# start of Given records
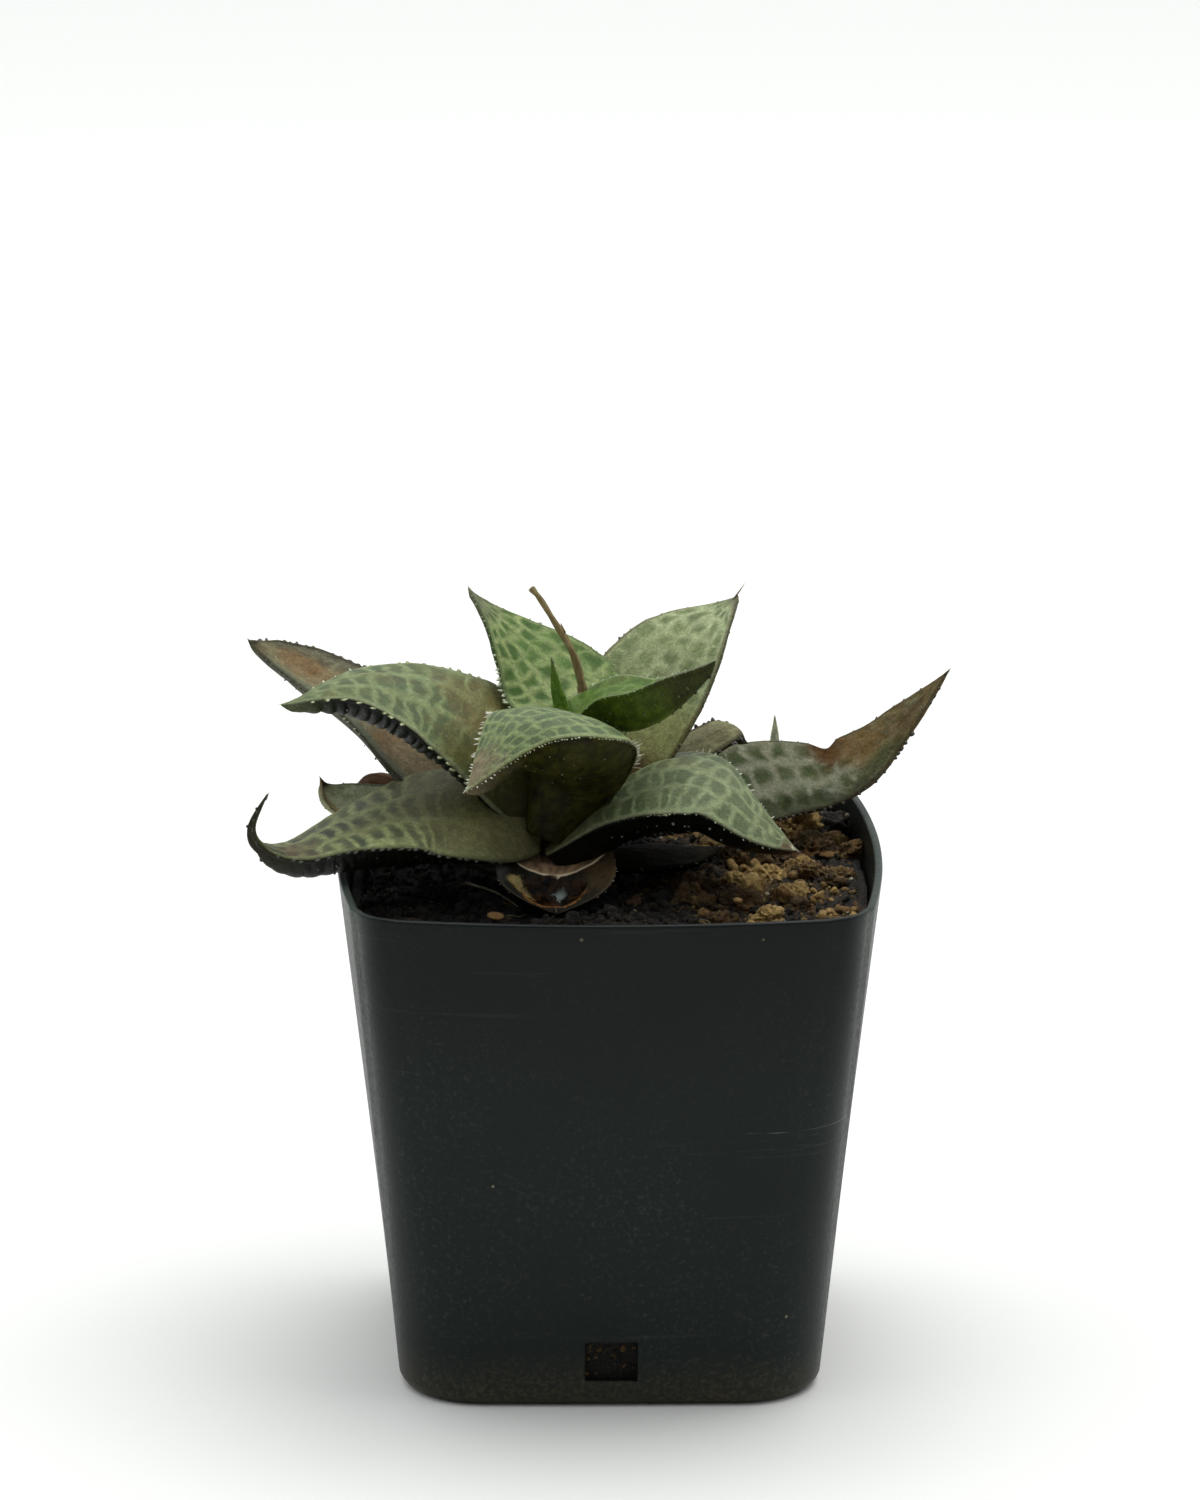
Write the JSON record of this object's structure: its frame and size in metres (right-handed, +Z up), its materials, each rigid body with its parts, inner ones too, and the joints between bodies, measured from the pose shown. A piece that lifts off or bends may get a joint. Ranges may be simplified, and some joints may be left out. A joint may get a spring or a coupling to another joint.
{
  "type": "potted haworthia",
  "caption": "Small succulent with a rosette of thick, pointed, toothed leaves, some of them dead, on a short stem in a filled square plastic nursery pot with drain holes",
  "frame": {"origin": "middle of the flat base of the pot", "axes": "+Z up; -Y towards the viewer of the picture, square to one side of the pot; +X to the viewer's right"},
  "size_m": [0.099, 0.075, 0.1072],
  "materials": {
    "pot_plastic": "satin",
    "soil": "rough, loose, part dry",
    "leaf_green": "waxy satin, pale net pattern",
    "leaf_dry": "dry, dull, blotched",
    "stem": "rough",
    "stalk": "dry",
    "shoot": "satin"
  },
  "bodies": {
    "root": {"pot": "pot_plastic", "plant_stem": "stem", "flower_stalk": "stalk", "leaf_centre": "leaf_green", "leaf_front": "leaf_green", "leaf_right_front": "leaf_green", "leaf_left": "leaf_green", "leaf_left_hooked": "leaf_green", "leaf_right_young": "leaf_green", "leaf_back_left": "leaf_green", "leaf_back_right": "leaf_green", "leaf_right_dead": "leaf_dry", "leaf_right_curled": "leaf_dry", "leaf_left_dead": "leaf_dry", "leaf_left_small": "leaf_dry", "leaf_left_scrap": "leaf_dry", "leaf_right_low": "leaf_dry", "leaf_back": "leaf_green", "leaf_back_low_left": "leaf_green", "leaf_back_low_right": "leaf_green", "leaf_front_dead": "leaf_dry", "offset_shoot": "shoot", "soil": "soil"}
  },
  "joints": []
}
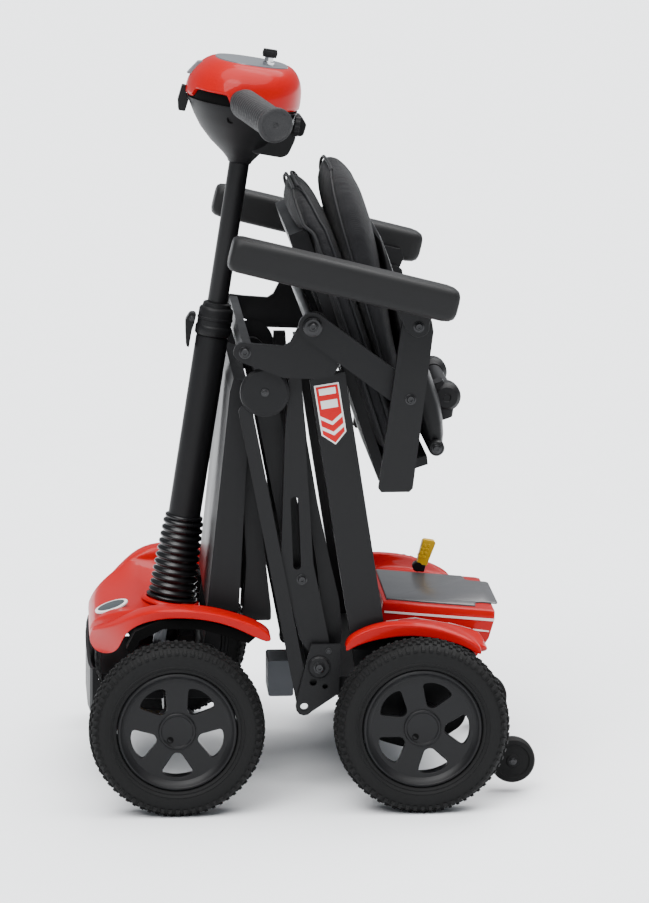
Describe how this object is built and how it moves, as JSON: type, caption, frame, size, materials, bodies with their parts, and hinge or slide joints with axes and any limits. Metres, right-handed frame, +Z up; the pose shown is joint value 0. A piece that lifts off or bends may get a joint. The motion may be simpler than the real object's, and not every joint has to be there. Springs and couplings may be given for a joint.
{
  "type": "mobility scooter",
  "caption": "Folding four-wheel electric mobility scooter, stored folded: red covers, black folding frame, upright tiller with control head, folded seat with flip-up arms, anti-tip wheels.",
  "frame": {"origin": "centre of the overall length and width, on the ground", "axes": "+Z is up, -X is the front of the scooter (the bumper), +Y is the rider's right-hand side"},
  "size_m": [0.52, 0.57, 0.8534],
  "materials": {
    "satin_paint": "satin black powder coat",
    "black_plastic": "matt black moulded plastic",
    "red_plastic": "gloss red moulded plastic",
    "rubber_black": "black rubber",
    "tyre_black": "black tyre rubber",
    "steel": "zinc-plated steel",
    "lid_grey": "dark grey brushed finish",
    "grey_trim": "grey trim",
    "yellow_plastic": "yellow moulded plastic",
    "fabric_black": "black woven upholstery"
  },
  "bodies": {
    "rear_frame": {"chassis_tray": "satin_paint", "transaxle": "satin_paint", "actuator_box": "steel", "main_beam_l": "satin_paint", "main_beam_r": "satin_paint", "front_post_l": "satin_paint", "front_post_r": "satin_paint", "bracket_l": "satin_paint", "bracket_r": "satin_paint", "seat_plate_l": "satin_paint", "seat_plate_r": "satin_paint", "cross_strap": "grey_trim", "seat_pivot_shaft": "steel", "rear_cover": "red_plastic", "antitip_frame": "satin_paint"},
    "rear_leg": {"rear_leg": "satin_paint"},
    "apex": {"apex_shaft": "black_plastic"},
    "link_bars": {"link_bar_l": "satin_paint", "link_bar_r": "satin_paint"},
    "foot_deck": {"foot_deck": "satin_paint"},
    "front_frame": {"front_chassis": "satin_paint", "front_cover": "red_plastic", "front_bumper": "grey_trim"},
    "steering": {"steer_stem": "steel", "boot": "rubber_black"},
    "knuckle_l": {"knuckle_l": "satin_paint"},
    "knuckle_r": {"knuckle_r": "satin_paint"},
    "front_wheel_l": {"front_l_rim": "black_plastic", "front_l_tyre": "tyre_black"},
    "front_wheel_r": {"front_r_rim": "black_plastic", "front_r_tyre": "tyre_black"},
    "rear_wheel_l": {"rear_l_rim": "black_plastic", "rear_l_tyre": "tyre_black"},
    "rear_wheel_r": {"rear_r_rim": "black_plastic", "rear_r_tyre": "tyre_black"},
    "antitip_wheel_l": {"antitip_wheel_l": "rubber_black"},
    "antitip_wheel_r": {"antitip_wheel_r": "rubber_black"},
    "tiller": {"outer_tube": "satin_paint", "clamp_collar": "black_plastic"},
    "clamp_lever": {"clamp_lever": "black_plastic"},
    "head": {"inner_tube": "satin_paint", "head_bowl": "black_plastic", "head_shell": "red_plastic", "display_panel": "grey_trim", "grip_l": "rubber_black", "grip_r": "rubber_black"},
    "ignition_key": {"ignition_key": "steel"},
    "throttle_lever": {"throttle_lever": "black_plastic"},
    "seat": {"seat_pan": "black_plastic", "seat_bar_l": "satin_paint", "seat_bar_r": "satin_paint", "seat_cushion": "fabric_black"},
    "backrest": {"back_shell": "black_plastic", "back_cushion": "fabric_black"},
    "arm_l": {"arm_post_l": "satin_paint"},
    "arm_r": {"arm_post_r": "satin_paint"},
    "pad_l": {"arm_pad_l": "rubber_black"},
    "pad_r": {"arm_pad_r": "rubber_black"},
    "battery": {"battery_pack": "lid_grey"},
    "freewheel_lever": {"freewheel_lever": "yellow_plastic"}
  },
  "joints": [
    {"name": "main_fold", "type": "hinge", "parent": "rear_frame", "child": "rear_leg", "pos_m": [0.007, 0, 0.1575], "axis": [0, -1, 0], "range_deg": [0, 79]},
    {"name": "deck_fold", "type": "hinge", "parent": "rear_leg", "child": "foot_deck", "pos_m": [-0.0545, 0, 0.477], "axis": [0, -1, 0], "range_deg": [-158, 0]},
    {"name": "front_fold", "type": "hinge", "parent": "foot_deck", "child": "front_frame", "pos_m": [-0.116, 0, 0.1575], "axis": [0, -1, 0], "range_deg": [0, 79]},
    {"name": "link_fold", "type": "hinge", "parent": "rear_frame", "child": "link_bars", "pos_m": [-0.01, 0, 0.1105], "axis": [0, -1, 0], "range_deg": [0, 79]},
    {"name": "apex_level", "type": "hinge", "parent": "rear_leg", "child": "apex", "pos_m": [-0.0545, 0, 0.477], "axis": [0, -1, 0], "range_deg": [-79, 0]},
    {"name": "seat_fold", "type": "hinge", "parent": "rear_frame", "child": "seat", "pos_m": [-0.0012, 0, 0.5548], "axis": [0, -1, 0], "range_deg": [0, 72.1]},
    {"name": "arm_fold_l", "type": "hinge", "parent": "seat", "child": "arm_l", "pos_m": [0.1092, -0.22, 0.4725], "axis": [0, -1, 0], "range_deg": [-58.1, 0]},
    {"name": "pad_flip_l", "type": "hinge", "parent": "arm_l", "child": "pad_l", "pos_m": [0.1176, -0.23, 0.5567], "axis": [0, 1, 0], "range_deg": [0, 90]},
    {"name": "arm_fold_r", "type": "hinge", "parent": "seat", "child": "arm_r", "pos_m": [0.1092, 0.22, 0.4725], "axis": [0, -1, 0], "range_deg": [-58.1, 0]},
    {"name": "pad_flip_r", "type": "hinge", "parent": "arm_r", "child": "pad_r", "pos_m": [0.1176, 0.23, 0.5567], "axis": [0, 1, 0], "range_deg": [0, 90]},
    {"name": "backrest_fold", "type": "hinge", "parent": "seat", "child": "backrest", "pos_m": [0.1432, 0, 0.4074], "axis": [0, 1, 0], "range_deg": [0, 100]},
    {"name": "steer", "type": "hinge", "parent": "front_frame", "child": "steering", "pos_m": [-0.1573, 0, 0.2], "axis": [0.157, 0, 0.9876], "range_deg": [-25, 25]},
    {"name": "steer_knuckle_l", "type": "hinge", "parent": "front_frame", "child": "knuckle_l", "pos_m": [-0.158, -0.196, 0.1], "axis": [0, 0, 1], "range_deg": [-25, 25]},
    {"name": "front_roll_l", "type": "hinge", "parent": "knuckle_l", "child": "front_wheel_l", "pos_m": [-0.158, -0.2475, 0.1], "axis": [0, 1, 0], "continuous": true},
    {"name": "steer_knuckle_r", "type": "hinge", "parent": "front_frame", "child": "knuckle_r", "pos_m": [-0.158, 0.196, 0.1], "axis": [0, 0, 1], "range_deg": [-25, 25]},
    {"name": "front_roll_r", "type": "hinge", "parent": "knuckle_r", "child": "front_wheel_r", "pos_m": [-0.158, 0.2475, 0.1], "axis": [0, 1, 0], "continuous": true},
    {"name": "tiller_tilt", "type": "hinge", "parent": "steering", "child": "tiller", "pos_m": [-0.1573, 0, 0.2], "axis": [0, -1, 0], "range_deg": [0, 30], "deforming": ["boot"]},
    {"name": "tiller_height", "type": "slide", "parent": "tiller", "child": "head", "axis": [0.157, 0, 0.9876], "range_m": [0, 0.06]},
    {"name": "clamp_release", "type": "hinge", "parent": "tiller", "child": "clamp_lever", "pos_m": [-0.13253, 0, 0.53725], "axis": [0, 1, 0], "range_deg": [0, 80]},
    {"name": "key_turn", "type": "hinge", "parent": "head", "child": "ignition_key", "pos_m": [-0.04213, -0.03, 0.83531], "axis": [0.157, 0, 0.9876], "range_deg": [0, 60]},
    {"name": "throttle", "type": "hinge", "parent": "head", "child": "throttle_lever", "pos_m": [-0.00208, 0.067, 0.75604], "axis": [0, 1, 0], "range_deg": [-10, 10], "stiffness_Nm_per_rad": 0.4},
    {"name": "rear_roll_l", "type": "hinge", "parent": "rear_frame", "child": "rear_wheel_l", "pos_m": [0.121, -0.2475, 0.1], "axis": [0, 1, 0], "continuous": true},
    {"name": "antitip_roll_l", "type": "hinge", "parent": "rear_frame", "child": "antitip_wheel_l", "pos_m": [0.2335, -0.155, 0.038], "axis": [0, 1, 0], "continuous": true},
    {"name": "rear_roll_r", "type": "hinge", "parent": "rear_frame", "child": "rear_wheel_r", "pos_m": [0.121, 0.2475, 0.1], "axis": [0, 1, 0], "continuous": true},
    {"name": "antitip_roll_r", "type": "hinge", "parent": "rear_frame", "child": "antitip_wheel_r", "pos_m": [0.2335, 0.155, 0.038], "axis": [0, 1, 0], "continuous": true},
    {"name": "battery_lift", "type": "slide", "parent": "rear_frame", "child": "battery", "axis": [0, 0, 1], "range_m": [0, 0.05]},
    {"name": "freewheel", "type": "hinge", "parent": "rear_frame", "child": "freewheel_lever", "pos_m": [0.144, 0.1055, 0.214], "axis": [0, -1, 0], "range_deg": [0, 60]}
  ],
  "couplings": [
    {"joint": "deck_fold", "follows": "main_fold", "ratio": -2},
    {"joint": "front_fold", "follows": "main_fold", "ratio": 1},
    {"joint": "link_fold", "follows": "main_fold", "ratio": 1},
    {"joint": "apex_level", "follows": "main_fold", "ratio": -1},
    {"joint": "seat_fold", "follows": "main_fold", "ratio": 0.9114},
    {"joint": "arm_fold_l", "follows": "main_fold", "ratio": -0.7342},
    {"joint": "arm_fold_r", "follows": "main_fold", "ratio": -0.7342},
    {"joint": "steer_knuckle_l", "follows": "steer", "ratio": 1},
    {"joint": "steer_knuckle_r", "follows": "steer", "ratio": 1}
  ]
}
# end of Given records
Objective:
Go over the records above line by line and count those holding the word "joints". Reply only with the number.

Result:
4